* [WHAT THIS TASK INVOLVES] Copy out, exactly and without additions, the lines from the one that contains "axle_nut_fr();" to the one that contains "obj.matrix_parent_inverse = Matrix.Identity(4)", both ends included.
### RECORDS FOR THE TASK ###
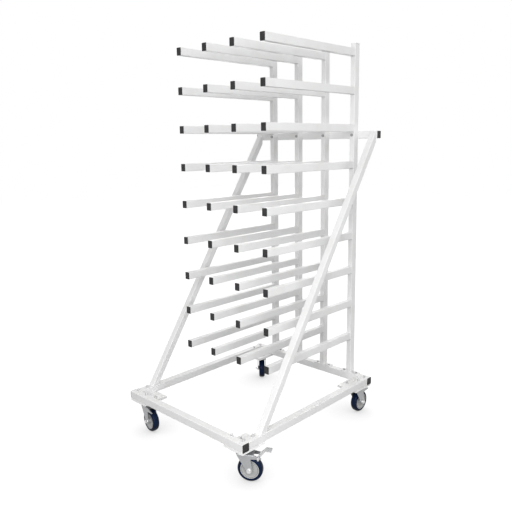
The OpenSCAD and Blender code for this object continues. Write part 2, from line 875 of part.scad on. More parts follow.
module brake_pivot(c) {
    color(zinc) at_caster(c) translate([pedal_pivot_x, fork_w / 2, pedal_pivot_z]) rotate([90, 0, 0]) {
        cylinder(d = pivot_d, h = fork_w, $fn = fine);
        translate([0, 0, -pivot_head_t]) cylinder(d = pivot_head_d, h = pivot_head_t, $fn = coarse);
        translate([0, 0, fork_w]) cylinder(d = pivot_head_d, h = pivot_head_t, $fn = coarse);
    }
}

module brake_pivot_fr() { brake_pivot(FR); }
module brake_pivot_rl() { brake_pivot(RL); }

base_front_tube();
base_rear_tube();
base_left_tube();
base_right_tube();
base_tube_plugs();
corner_plates();
upright_1();
upright_2();
upright_3();
upright_4();
upright_foot_plates();
upright_top_caps();
arms_1();
arms_2();
arms_3();
arms_4();
arm_plugs();
crossbar();
crossbar_plugs();
left_brace();
right_brace();
brace_end_plates();
upright_foot_bolts();
upright_foot_inserts();
crossbar_bolts();
crossbar_nuts();
brace_bolts();
caster_bolts();
caster_nuts();
caster_plate_fr();
caster_plate_fl();
caster_plate_rr();
caster_plate_rl();
caster_balls();
kingpins();
fork_fr();
fork_fl();
fork_rr();
fork_rl();
axle_fr();
axle_fl();
axle_rr();
axle_rl();
axle_nut_fr();
axle_nut_fl();
axle_nut_rr();
axle_nut_rl();
wheel_core_fr();
wheel_core_fl();
wheel_core_rr();
wheel_core_rl();
tyre_fr();
tyre_fl();
tyre_rr();
tyre_rl();
brake_pedal_fr();
brake_pedal_rl();
brake_pivot_fr();
brake_pivot_rl();
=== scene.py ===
"""Dresses a wheeled rack for rolls of film: powder-coated tubes with weld beads,
black end plugs, zinc-plated swivel casters with navy treads, and bright
fasteners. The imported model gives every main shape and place."""

import json
import math

import bmesh
import bpy
from bpy.props import FloatProperty, FloatVectorProperty, IntProperty, PointerProperty
from mathutils import Matrix, Vector


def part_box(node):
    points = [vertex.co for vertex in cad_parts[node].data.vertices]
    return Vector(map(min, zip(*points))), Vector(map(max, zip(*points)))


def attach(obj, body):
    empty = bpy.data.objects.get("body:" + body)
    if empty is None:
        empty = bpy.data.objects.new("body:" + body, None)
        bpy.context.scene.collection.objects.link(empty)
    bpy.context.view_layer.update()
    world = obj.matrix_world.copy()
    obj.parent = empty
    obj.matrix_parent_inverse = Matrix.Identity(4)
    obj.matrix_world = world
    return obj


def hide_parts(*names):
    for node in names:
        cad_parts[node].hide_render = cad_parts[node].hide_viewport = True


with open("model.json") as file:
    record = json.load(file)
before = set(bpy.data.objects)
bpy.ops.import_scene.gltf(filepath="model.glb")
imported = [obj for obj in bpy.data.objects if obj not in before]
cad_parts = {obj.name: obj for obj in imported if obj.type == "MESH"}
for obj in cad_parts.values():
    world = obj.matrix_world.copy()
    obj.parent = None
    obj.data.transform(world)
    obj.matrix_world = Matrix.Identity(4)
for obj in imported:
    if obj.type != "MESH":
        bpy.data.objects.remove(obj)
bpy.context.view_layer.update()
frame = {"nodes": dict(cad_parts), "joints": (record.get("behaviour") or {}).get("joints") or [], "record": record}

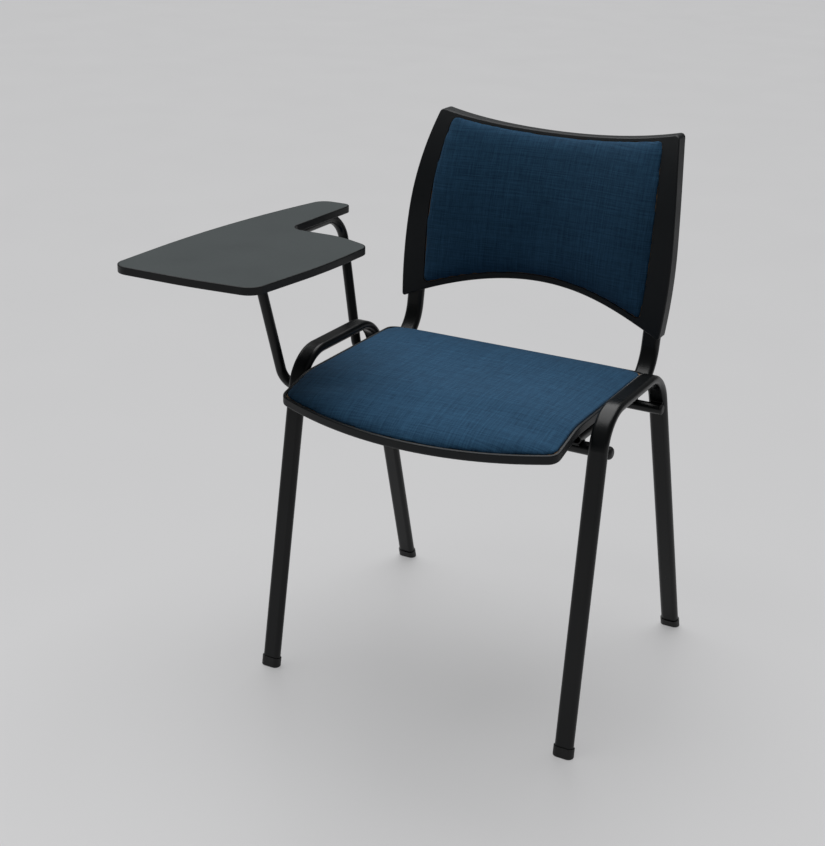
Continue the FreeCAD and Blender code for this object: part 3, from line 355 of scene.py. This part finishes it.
# %% Dress the loaded pieces
for part in frame["record"]["subparts"]:
    piece = nodes[part["node"]]
    piece.data.materials.clear()
    piece.data.materials.append(finishes[part["material_slot"]])

# %% [markdown]
# A cushion is foam on a curved board, with cloth pulled over it and stapled underneath. It could be pushed
# into shape by hand, but air pressure under a real cloth gives the soft way it fills out and draws in at its
# edge. First each point learns how firmly the board holds it: fully where the cloth lies on the board or is
# pulled round its edge, and not at all on the thick foam. The nearest spot on the board tells that.

# %% How firmly the board holds the cloth
HELD = "held"
FREE = "free"
HELD_GAP = 4.0 * MM
FREE_GAP = 10.0 * MM


def hold(piece, board):
    """Two groups of weights: held near the board, and free, which is what is left."""
    held = piece.vertex_groups.new(name=HELD)
    free = piece.vertex_groups.new(name=FREE)
    for point in piece.data.vertices:
        _, spot, _, _ = board.closest_point_on_mesh(point.co)
        gap = (spot - point.co).length
        firmness = min(1.0, max(0.0, (FREE_GAP - gap) / (FREE_GAP - HELD_GAP)))
        held.add([point.index], firmness, "REPLACE")
        free.add([point.index], 1.0 - firmness, "REPLACE")


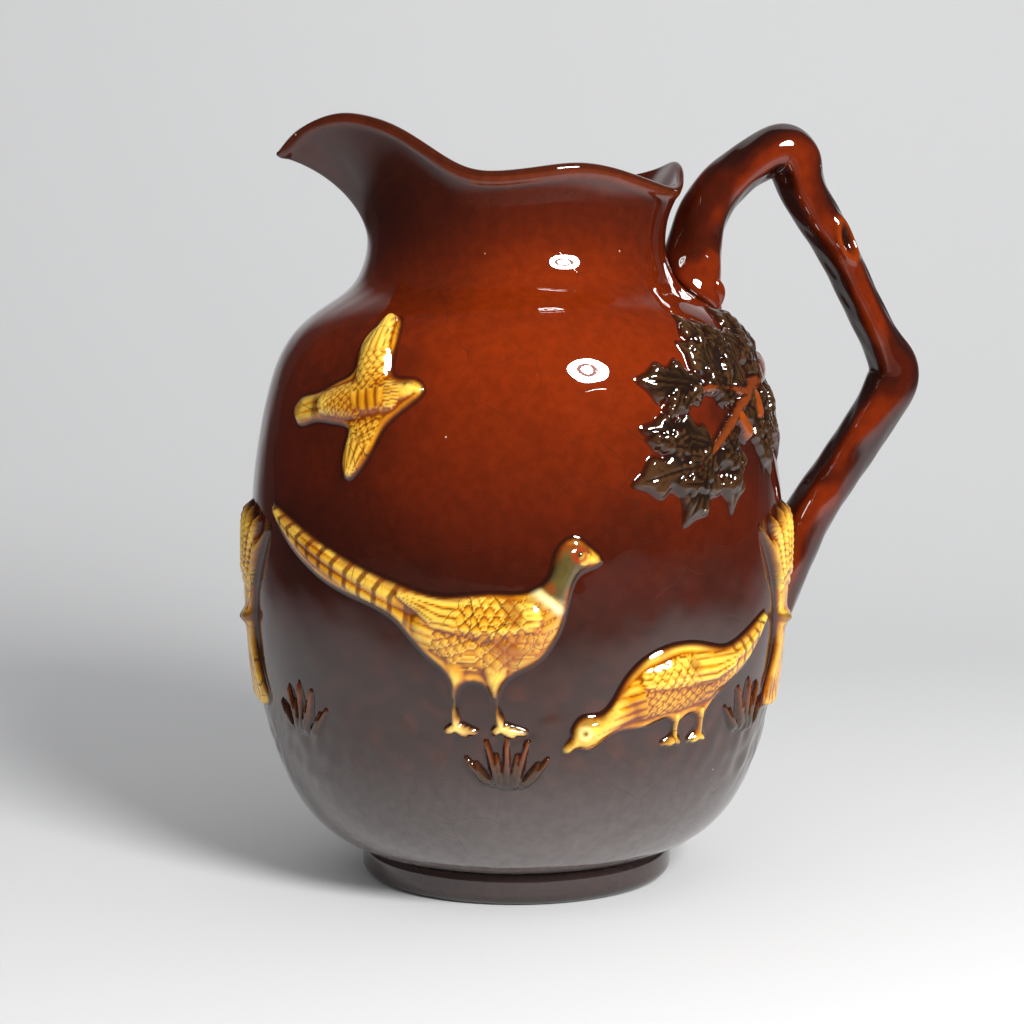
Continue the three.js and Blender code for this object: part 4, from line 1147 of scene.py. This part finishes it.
def partridge(X, Y):
    part = strokes_of(X, Y, PARTRIDGE_LENGTH)
    distance = signed_distance(X, Y, in_motif(PARTRIDGE_OUTLINE, PARTRIDGE_LENGTH))
    body, body_along, body_across = part([(34, 42), (58, 45), (78, 48)], (3.2, 5, 4))
    head, _, _ = part([(84, 50), (91, 52)], (2.7, 2.1))
    beak, _, _ = part([(94, 51.5), (100, 51)], (0.9, 0.4))
    tail, tail_along, tail_across = part([(36, 42), (20, 39.5), (3, 35.5)], (3, 2.8, 2))
    near_wing, near_along, near_across = part([(66, 50), (63, 72), (65, 95)], (5, 4.4, 1.6))
    far_wing, far_along, far_across = part([(66, 38), (60, 20), (56, 4)], (4.4, 3.6, 1.2))
    rise = join(dome(tail, 0.8), dome(far_wing, 0.9), dome(body, 2), dome(head, 1.5))
    rise = join(join(rise, dome(beak, 0.7), soft=0.1), dome(near_wing, 1.8))
    on_near = smooth(1.05, 0.9, near_wing)
    on_far = smooth(1.05, 0.9, far_wing) * smooth(0.8, 1, body)
    roots = 0
    quill_gaps = []
    for on_wing, along, across, quill_rate, spread, size, coverts_end, lift in [
        (on_near, near_along, near_across, 7, 4.4, 2.2, 8, 0.3),
        (on_far, far_along, far_across, 6, 3.8, 2.1, 6, 0.28),
    ]:
        quills = np.abs(np.cos(across * quill_rate + 0.3))
        coverts = scales(across * spread, along, size)
        out = smooth(coverts_end, coverts_end + 2, along)
        rise = rise + lift * on_wing * mix(coverts, quills, out)
        roots = roots + on_wing * (1 - out) * smooth(0.45, 0, coverts)
        quill_gaps.append((PATCH_BROWN, 0.6 * on_wing * out * smooth(0.5, 0.1, quills)))
    on_tail = smooth(1, 0.85, tail) * smooth(2, 4, tail_along)
    rise = rise + 0.25 * on_tail * np.abs(np.cos(tail_across * 4.7))
    plain = smooth(1, 0.85, body) * (1 - on_near)
    breast = scales(body_across * 5, body_along, 2)
    rise = rise + 0.24 * plain * breast
    eye = eye_distance(X, Y, (90, 53.5), PARTRIDGE_LENGTH)
    rise = rise + 0.2 * bell(eye, 0.4)
    rise = (0.9 + rise) * edge_lift(distance)

    cap = smooth(1, 0.75, head) * smooth(0, 0.9, Y - in_motif((90, 52.4), PARTRIDGE_LENGTH)[1])
    colour = painted(
        ochre_over(rise),
        (COAT_BROWN, 0.75 * plain * smooth(0.7, 0.1, breast)),
        (PATCH_BROWN, 0.75 * roots),
        *quill_gaps,
        (PATCH_BROWN, 0.7 * on_tail * bell(tail_along - 5, 1.3)),
        (PATCH_BROWN, 0.8 * cap),
        (POOLED_GLAZE_AND_SHADE, bell(eye, 0.4)),
    )
    return rise, colour, distance


SHEAF_EARS = 7
SHEAF_SPLAY = 34
LONG_EAR = 0.62
SHORT_EAR = 0.5
TIE_HEIGHT = 0.38


def ear_places():
    """The lean of each ear in the fan, and its reach above the tie as a share of the sheaf."""
    for i in range(2 * SHEAF_EARS - 1):
        yield math.radians(SHEAF_SPLAY * (1 - i / (SHEAF_EARS - 1))), SHORT_EAR if i % 2 else LONG_EAR


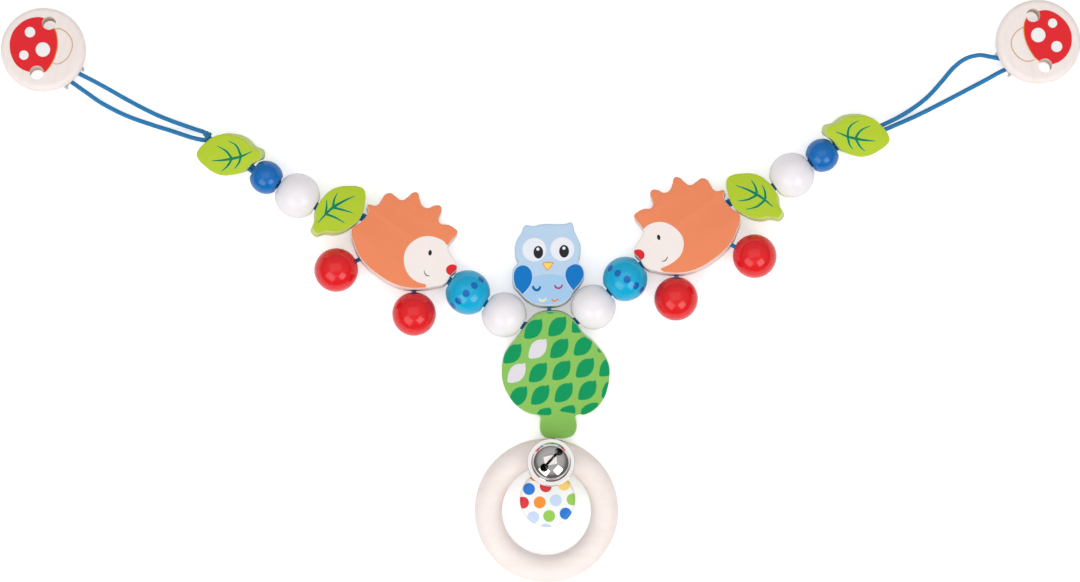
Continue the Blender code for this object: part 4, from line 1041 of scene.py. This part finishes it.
def tree_frame():
    """The tree's place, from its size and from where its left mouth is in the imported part."""
    flat = shift(z=RING_TUBE / 2) @ turn(math.degrees(TREE_TILT), "X") @ shift(y=TRUNK_DROP)
    mouth = flat @ TREE_MOUTHS[0].to_3d()
    packed = spot("left_inner_white_bead_bend")
    return shift(packed.x - mouth.x, packed.y - mouth.y) @ flat


def stamped(stamps):
    return [drawn_run([(px + x, py + y) for x, y in LEAF_STAMP]) for px, py in stamps]


def add_tree(place):
    outline = [(u * TREE_WIDTH, v * TREE_HEIGHT) for u, v in TREE_SHARES]
    left, right = [mouth.to_3d() for mouth in TREE_MOUTHS]
    across = right - left
    bores = [
        (rod(BORE / 2, across.length + 4 * MM), pointed((left + right) / 2, across)),
        (rod(LEG_BORE / 2, length=5 * MM), shift(OWL_SHIFT, TREE_TOP - 0.5 * MM) @ ALONG_Y),
        (rod(LEG_BORE / 2, length=14 * MM), shift(y=-TRUNK_DROP + 5 * MM) @ ALONG_Y),
    ]
    coats = ["tree_green_paint", "tree_wall_paint"]
    printer = add_figure("tree", outline, coats, place, bores, TREE_MARGIN)[1]
    # A short dark-green dash at the middle of the tree's top edge, printed with the leaves
    top_dash = oval((550.4, 312.9), 3.6, 0.8)
    printer.print("leaves", "tree_leaf_ink", stamped(GREEN_STAMPS) + CUT_STAMPS + [top_dash])
    printer.print("pale_leaves", "pale_leaf_ink", stamped(WHITE_STAMPS))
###
* [EXERCISE OUTPUT]
axle_nut_fr();
axle_nut_fl();
axle_nut_rr();
axle_nut_rl();
wheel_core_fr();
wheel_core_fl();
wheel_core_rr();
wheel_core_rl();
tyre_fr();
tyre_fl();
tyre_rr();
tyre_rl();
brake_pedal_fr();
brake_pedal_rl();
brake_pivot_fr();
brake_pivot_rl();
=== scene.py ===
"""Dresses a wheeled rack for rolls of film: powder-coated tubes with weld beads,
black end plugs, zinc-plated swivel casters with navy treads, and bright
fasteners. The imported model gives every main shape and place."""

import json
import math

import bmesh
import bpy
from bpy.props import FloatProperty, FloatVectorProperty, IntProperty, PointerProperty
from mathutils import Matrix, Vector


def part_box(node):
    points = [vertex.co for vertex in cad_parts[node].data.vertices]
    return Vector(map(min, zip(*points))), Vector(map(max, zip(*points)))


def attach(obj, body):
    empty = bpy.data.objects.get("body:" + body)
    if empty is None:
        empty = bpy.data.objects.new("body:" + body, None)
        bpy.context.scene.collection.objects.link(empty)
    bpy.context.view_layer.update()
    world = obj.matrix_world.copy()
    obj.parent = empty
    obj.matrix_parent_inverse = Matrix.Identity(4)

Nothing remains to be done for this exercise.